First, let's connect to our existing ChromaDB vector store that we populated with SQL examples.

In [113]:
# Path to the vector store
vector_store_path = "../src/rag/vectorstore"

# Initialize the vector store with the existing data
vector_store = ChromaVectorStore(persist_directory=vector_store_path)

print("Connected to the ChromaDB vector store")

Connected to the ChromaDB vector store


## Retrieve a Single Result

Now let's query the vector store to get just one relevant result.

In [114]:
# Define a sample question to query the vector store
sample_question = "How many singers do we have?"

# Set k=1 to get exactly one result
results = vector_store.retrieve_relevant_question_sql(sample_question, k=3)

for result in results:
    print(f"Similarity: {result['similarity']:.4f}")
    print(f"Question: {result['question']}")
    print(f"SQL: {result['sql']}")
    print(f"Schema: {result['schema']}")
    print("---")

Similarity: 1.0000
Question: 
SQL: 
Schema: 
---
Similarity: 0.9430
Question: 
SQL: 
Schema: 
---
Similarity: 0.8723
Question: 
SQL: 
Schema: 
---


## View All Available Data

Let's see how many examples are in our vector store in total.

In [111]:
# Get all data from the vector store
all_data = vector_store.fetch_all_vectorstore_data()
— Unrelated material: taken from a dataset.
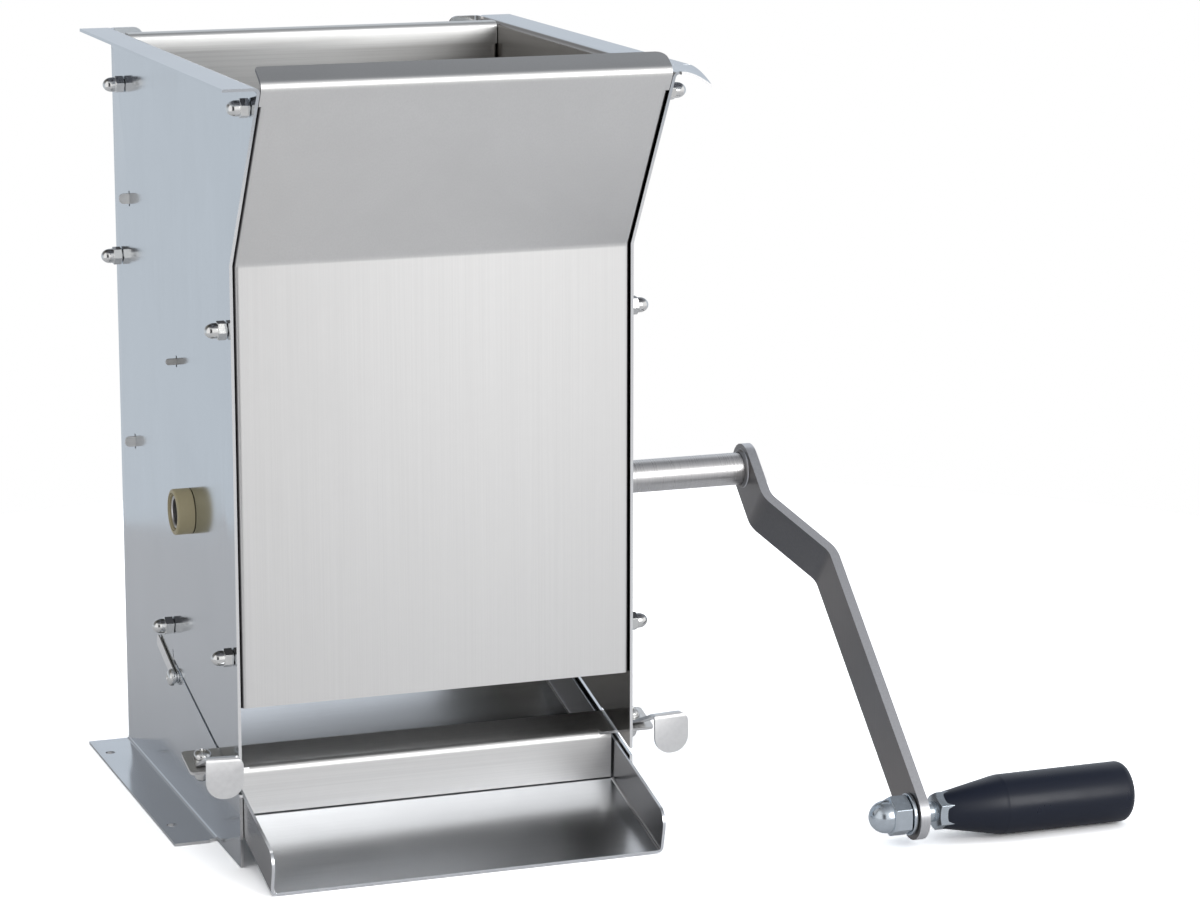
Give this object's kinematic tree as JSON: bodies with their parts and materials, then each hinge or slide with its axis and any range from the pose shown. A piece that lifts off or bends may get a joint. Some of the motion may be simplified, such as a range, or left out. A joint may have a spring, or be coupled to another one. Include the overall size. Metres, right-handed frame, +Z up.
{
  "type": "hand cranked apple scratter",
  "caption": "Free-standing stainless fruit mill: open hopper, toothed drum on a hand crank, sloping chute with a sliding rake below.",
  "frame": {"origin": "on the table, in the middle of the rectangle that the whole machine covers, crank at rest", "axes": "+X to the crank's side along the front panel, +Y from the chute's front to the back, +Z up"},
  "size_m": [0.4612, 0.3316, 0.3945],
  "materials": {
    "side_sheet": "smooth cold-rolled stainless sheet, nearly mirror-like",
    "panel_sheet": "fine-brushed stainless sheet, satin",
    "drum_steel": "plain stainless, satin",
    "satin_bar": "brushed bar stock",
    "bright_plated": "bright fasteners",
    "natural_nylon": "smooth natural nylon",
    "black_plastic": "smooth blue-black plastic, semi-gloss"
  },
  "bodies": {
    "housing": {"left_wall": "side_sheet", "right_wall": "side_sheet", "front_panel": "panel_sheet", "back_panel": "panel_sheet", "guide_plate": "panel_sheet", "breaker_plate": "panel_sheet", "rear_deflector": "panel_sheet", "chute": "panel_sheet", "left_bush": "natural_nylon", "left_chute_screw": "bright_plated", "left_catch_leaf": "bright_plated", "right_bush": "natural_nylon", "right_chute_screw": "bright_plated", "right_catch_leaf": "bright_plated", "left_top_front_bolt": "bright_plated", "left_top_front_nut": "bright_plated", "left_front_bolt": "bright_plated", "left_front_nut": "bright_plated", "left_low_front_bolt": "bright_plated", "left_low_front_nut": "bright_plated", "left_top_rear_bolt": "bright_plated", "left_top_rear_nut": "bright_plated", "left_mid_rear_bolt": "bright_plated", "left_mid_rear_nut": "bright_plated", "left_low_rear_bolt": "bright_plated", "left_low_rear_nut": "bright_plated", "right_top_front_bolt": "bright_plated", "right_top_front_nut": "bright_plated", "right_front_bolt": "bright_plated", "right_front_nut": "bright_plated", "right_low_front_bolt": "bright_plated", "right_low_front_nut": "bright_plated", "right_top_rear_bolt": "bright_plated", "right_top_rear_nut": "bright_plated", "right_mid_rear_bolt": "bright_plated", "right_mid_rear_nut": "bright_plated", "right_low_rear_bolt": "bright_plated", "right_low_rear_nut": "bright_plated"},
    "crank": {"shaft": "satin_bar", "drum_shell": "drum_steel", "left_drum_disc": "drum_steel", "right_drum_disc": "drum_steel", "drum_blade_1": "drum_steel", "drum_blade_2": "drum_steel", "drum_blade_3": "drum_steel", "drum_blade_4": "drum_steel", "drum_blade_5": "drum_steel", "drum_blade_6": "drum_steel", "crank_arm": "satin_bar", "handle_spindle": "bright_plated", "handle_washer": "bright_plated", "handle_nut": "bright_plated"},
    "grip": {"handle_grip": "black_plastic"},
    "rake_slider": {"rake": "panel_sheet", "left_lever_screw": "bright_plated", "left_lever_nut": "bright_plated", "right_lever_screw": "bright_plated", "right_lever_nut": "bright_plated"},
    "left_lever": {"left_thumb_lever": "bright_plated"},
    "right_lever": {"right_thumb_lever": "bright_plated"}
  },
  "joints": [
    {"name": "crank_turn", "type": "hinge", "parent": "housing", "child": "crank", "pos_m": [-0.1071, 0.01277, 0.1595], "axis": [1, 0, 0], "continuous": true},
    {"name": "grip_turn", "type": "hinge", "parent": "crank", "child": "grip", "pos_m": [0.1729, -0.1505, 0.0158], "axis": [1, 0, 0], "continuous": true},
    {"name": "rake_slide", "type": "slide", "parent": "housing", "child": "rake_slider", "axis": [0, 0.9681, 0.2504], "range_m": [-0.015, 0.078]},
    {"name": "left_lever_swing", "type": "hinge", "parent": "rake_slider", "child": "left_lever", "pos_m": [-0.2191, -0.04344, 0.04666], "axis": [0, -0.2504, 0.9681], "range_deg": [-80, 0]},
    {"name": "right_lever_swing", "type": "hinge", "parent": "rake_slider", "child": "right_lever", "pos_m": [0.0049, -0.04344, 0.04666], "axis": [0, -0.2504, 0.9681], "range_deg": [-7, 80]}
  ]
}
print(f"Total number of examples in the vector store: {len(all_data)}")

# Show the first result if any exists
if not all_data.empty:
    print("\nFirst example:")
    print(all_data.iloc[0])
else:
    print(
        "No data found in the vector store. Please run the load_data.py script first."
    )

Total number of examples in the vector store: 1034

First example:
id            ca2b9ef2-4696-4030-9eb3-32b0c2cce8ba
collection                            question_sql
schema                                            
question                                          
sql                                               
Name: 0, dtype: object


In [98]:
print(results)

[{'id': 'ca2b9ef2-4696-4030-9eb3-32b0c2cce8ba', 'schema': '', 'question': '', 'sql': '', 'similarity': 1.0000001192092896}, {'id': '2d4370c5-dac8-430d-9924-943fe95f750e', 'schema': '', 'question': '', 'sql': '', 'similarity': 0.9430298209190369}, {'id': '43165215-fc93-4ffb-8285-77a259ba4165', 'schema': '', 'question': '', 'sql': '', 'similarity': 0.8723382353782654}]